There was nobody like Job. “And the LORD said unto Satan, Hast thou considered my servant Job, that there is none like him in the earth, a perfect and an upright man, one that feareth God, and escheweth evil?” (Job 1:8). Even before all the calamities that befell Job, he still feared God. It was the fear of the Lord that kept Job in service to God. The fear of the Lord is the reason Job hated evil and walked upright. Fear, in our negative connotation of today, has not the same implications as God desired His people to acquire. Our modern understanding of the word fear relates to abject terror, but this fear is the beginning of truth and wisdom.

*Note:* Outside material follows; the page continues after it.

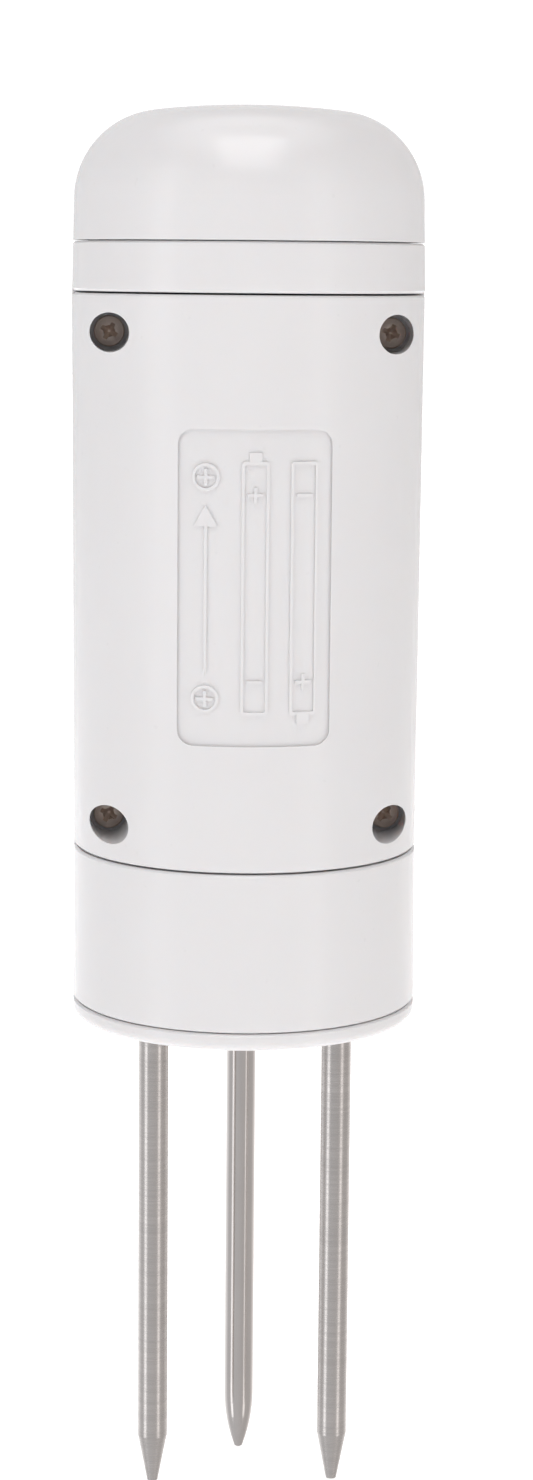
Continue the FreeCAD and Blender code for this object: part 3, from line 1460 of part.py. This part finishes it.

Psalm 34 tells of an angel of the Lord that is around and able to deliver those who fear the Lord. In that same Psalm, David implores God’s people to fear the Lord “for there is no want to them that fear Him” (Psalm 34:9). David exhorts the people to reverence God and trust Him for He is able to protect and deliver.
The writer of Ecclesiastes states that in the business of life, all is vain. He declares that everything in life is meaningless. Wealth is meaningless. The sun rises and the sun sets. Seasons come and go. Wisdom is better than foolishness, but both the wise man and the fool will die. All of life is vanities! “But it would go well for those who feared God (Ecclesiastes 8:12), and they would come forth victorious having taken hold of true wisdom while rejecting evil (Ecclesiastes 7:18).” The fear of the Lord leads to wisdom, which in turn leads to the knowledge and understanding of God.
KNOWLEDGE OF THE LORD
“…and the knowledge of the Holy is understanding” (Proverbs 9:10b).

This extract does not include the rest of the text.